There are two important parts to the allegation that Terry had an affair with Vanessa Perroncel, the ex-fiancée of Terry's England team-mate and erstwhile friend Wayne Bridge and mother of Bridge's child. The first relates directly to Terry's treatment of Bridge and how that reflects on his character. The second is how Terry's actions change his relationship with his fellow England players.

It is fair to say that to carry on a relationship with a friend's ex, especially when that friend has been through a difficult separation from her, is callous and unthinking. It is unpleasant and humiliating for Bridge, especially in the unreconstructed world of the football dressing room – and Terry would know this. Bridge would justifiably not want anything more to do with Terry.

To do so says something about Terry's character, which relates to his standing among his England team-mates. There is a strong sense from some of the players that they are appalled at his behaviour, because unlike so many footballers' indiscretions this relates to a team-mate and a sense of betrayal. That in turn affects his capacity to be captain.

However, the notion that the England players cannot play in the same team as someone they do not like is ludicrous. Like any workplace, football clubs and national teams have their fair share of mistrust, dislike and petty jealousies. Just because players hug each other after goals, does not mean they are best mates. With his tendency to be flash and brash, Terry has never been a particularly popular England captain.

Footballers, however, tend towards the pragmatic in their outlook on life. Their relatively short careers are crammed so full of highs and lows that they have no other option. It is fair to surmise that the England players, like the rest of us, are secretly enjoying the revelations and the gossip, but it is hard to imagine any of them leading a coup against Terry come the Egypt game in March.

The question for Capello is whether he is prepared to take these delicate issues and pick them apart. Or whether he considers the size and scope of this very English scandal, and its omnipresence in the newspapers, and feels he must act according to a bigger picture. By sacking Terry he would, with one stroke, cut out the noise currently surrounding the England team as they approach the World Cup finals.

Terry has done some very foolish things in the last year. There has been the sense of a man desperate to milk the England captaincy for all it is worth financially. He used Manchester City's interest in him over the summer to leverage a stupendous new contract while publicly denying he was ever interested in leaving Chelsea (although he is not the first to do that).

He gives the appearance of a man who, despite his age, 29, and his seniority still leads a life on the edge, addicted to risk. He is not a footballer who seems to have learnt from the mistakes of his youth.

But to start sacking England captains on the basis of sexual indiscretions in their private lives is a dangerous business. It sets the bar rather high for his successor, and looking at the list of possible replacements you wonder which of them do not have a few skeletons in the cupboard.

Capello has to decide if the overlap between Terry's alleged relationship with Perroncel, the connection with Bridge and his position as a captain makes this a different matter altogether. If he believes that keeping him as captain will materially affect the team's performance on the pitch for the worse then he has to make a change. But I seriously doubt that to be the case.
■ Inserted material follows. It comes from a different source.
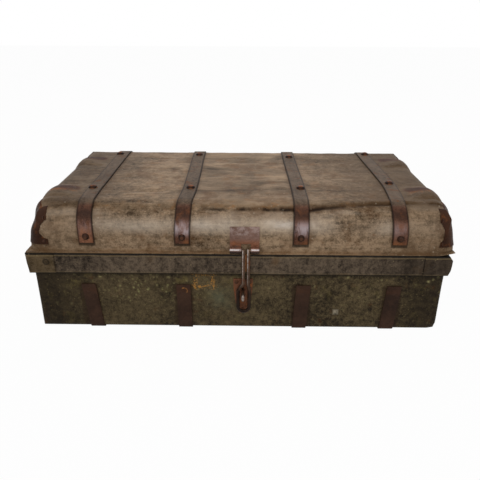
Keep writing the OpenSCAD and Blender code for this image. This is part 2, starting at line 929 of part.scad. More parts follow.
module hasp_wire() color(dark_colour) {
    r = hasp_wire_d / 2;
    elbow_z = pivot_z + rod_y - pivot_y;
    for (side = [-1, 1]) {
        x = rod_x + side * rod_gap / 2;
        pivot = [x, pivot_y, pivot_z];
        elbow = [x, rod_y, elbow_z];
        fork = [x, rod_y, fork_z];
        eye_top = [eye_x + side * eye_r, rod_y, eye_top_z];
        eye_low = [eye_x + side * eye_r, rod_y, eye_z];
        rod([hasp_x + side * hasp_w / 2, pivot_y, pivot_z], pivot, r);
        rod(pivot, elbow, r);
        rod(elbow, fork, r);
        rod(fork, eye_top, r);
        rod(eye_top, eye_low, r);
    }
    translate([eye_x, rod_y, eye_z])
        rotate([90, 0, 0])
            rotate([0, 0, 180])
                rotate_extrude(angle = 180)
                    translate([eye_r, 0])
                        circle(r);
}

base_sheet();
base_left_end();
base_right_end();
base_top_wire();
base_strap_1();
base_strap_2();
base_strap_3();
base_strap_4();
base_strap_rivets();
staple_plate();
staple();
staple_rivets();
left_hinge_lower_leaf();
right_hinge_lower_leaf();
hinge_pins();
hinge_lower_rivets();
left_handle_brackets();
right_handle_brackets();
handle_rivets();
lid_sheet();
lid_left_end();
lid_right_end();
rim_front();
rim_back();
rim_left();
rim_right();
rim_rivets();
lid_strap_1();
lid_strap_2();
lid_strap_3();
lid_strap_4();
lid_strap_rivets();
front_left_corner();
front_right_corner();
back_left_corner();
back_right_corner();
corner_rivets();
hasp_plate();
hasp_plate_rivets();
left_hinge_upper_leaf();
right_hinge_upper_leaf();
hinge_upper_rivets();
hasp_wire();
left_handle_bail();
right_handle_bail();
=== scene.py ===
"""Looks of an old steel travel trunk: dented painted sheet, rusted straps and a hand-forged hasp.

Metres, +Z up, the front towards -Y, in the CAD model's own frame.
"""
import json
import math

import bpy
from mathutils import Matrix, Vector, noise

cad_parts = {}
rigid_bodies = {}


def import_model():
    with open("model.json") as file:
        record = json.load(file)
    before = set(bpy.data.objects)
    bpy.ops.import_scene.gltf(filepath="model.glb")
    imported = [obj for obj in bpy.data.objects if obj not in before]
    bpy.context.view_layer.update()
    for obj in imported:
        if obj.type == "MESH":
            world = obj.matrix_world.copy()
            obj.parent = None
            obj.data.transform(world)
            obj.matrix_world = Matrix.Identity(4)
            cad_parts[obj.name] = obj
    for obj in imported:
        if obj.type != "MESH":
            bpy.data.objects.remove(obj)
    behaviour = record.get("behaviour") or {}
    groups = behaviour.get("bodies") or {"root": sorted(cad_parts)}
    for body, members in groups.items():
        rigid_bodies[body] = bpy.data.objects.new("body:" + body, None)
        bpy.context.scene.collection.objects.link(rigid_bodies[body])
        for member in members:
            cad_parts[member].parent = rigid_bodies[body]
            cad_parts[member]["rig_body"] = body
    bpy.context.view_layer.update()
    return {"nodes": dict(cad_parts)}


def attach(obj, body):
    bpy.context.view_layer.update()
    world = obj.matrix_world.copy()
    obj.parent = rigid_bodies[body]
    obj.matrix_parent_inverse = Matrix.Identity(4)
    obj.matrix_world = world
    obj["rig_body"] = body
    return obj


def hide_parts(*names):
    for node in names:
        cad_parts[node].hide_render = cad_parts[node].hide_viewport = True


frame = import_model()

# The lid's form, in metres
RIM_TOP = 0.160
LID_TOP = 0.244
LID_HALF_X = 0.3755
LID_HALF_Y = 0.2124
# How far right of the base's middle the lid sits
LID_SHIFT = 0.0035
# Radii of its long shoulders, of its turn down over the ends and of its upright corners
SHOULDER_R = 0.052
END_R = 0.030
CORNER_R = 0.020
# A small ease between these rounds, as in the CAD model
EASE = 0.00012
SHEET = 0.001
# The openings in the lid's end walls, behind which the end panels lie
WINDOW_Y = 0.1784
WINDOW_FOOT = RIM_TOP + 0.012
WINDOW_TOP = 0.200
# The outer edge of the lid's ledge, and the rectangle from whose edge it is drawn outwards
LEDGE_HALF_X = 0.3805
LEDGE_HALF_Y = 0.2175
LEDGE_ROOTS = ((-0.345, 0.352), (-0.192, 0.192))
# The pressed flutes: middles, half width and length
FLUTE_Y = (-0.116, 0.088)
FLUTE_HALF_WIDTH = 0.036
FLUTE_LENGTH = 0.070
# The crease along the front of the lid's top, and the ball to which its front corners are driven in
CREASE_Y = -0.1895
BALL_R = 0.052

# Middles of the straps and of the hasp
STRAP_X = (-0.277, -0.102, 0.110, 0.285)
BASE_STRAP_X = (-0.277, -0.102, 0.116, 0.283)
HASP_X = 0.0108
# The laps and rivets of the rim, and the strip of it that the hasp has rubbed
RIM_LAP_X = 0.331
RIM_RIVET_X, RIM_RIVET_Z = 0.346, 0.142
RUBBED_X = 0.0129
# The base straps' outer face, upper end and rivets
BASE_STRAP_FACE = 0.2130
BASE_STRAP_TOP = 0.094
BASE_RIVET_Z = 0.082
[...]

As for the scandal itself, Capello is not a man afraid of the white heat of public opinion. He is not an inexperienced young manager who will be spooked into dancing to someone else's agenda. Part of me thinks he will return from Switzerland this week, tell everyone to calm down and announce that nothing is going to change.

Once he has made his mind up about something, Capello tends to deploy his most devastating weapon against the press: he misunderstands our questions and gives vague, almost incomprehensible answers. As a defence mechanism, it is virtually unplayable.

For all his flaws as a person, Terry has actually been a decent England captain on the pitch. He was unlucky in the failed Euro 2008 qualifying campaign, missing the crucial Russia and Croatia games because of a fragment floating in his knee.

When Capello decided to re-audition for the captaincy, Terry knuckled down and impressed his new manager. There have been many occasions when he has had injections to play in fairly innocuous games for England.

In terms of betrayal, the key person Terry has to answer to is his wife (although the people who gave him that Dad of the Year award are probably feeling pretty cheated right now). What goes on between Terry and his wife is, quite frankly, no one else's business.

No footballer should be immune from the consequences of his behaviour off the pitch because of his importance on it. Terry has done many daft things, some of them greedy and this latest alleged one just plain cruel. But this decision should be made according to what is best for the England team, not to silence the roar of the scandal.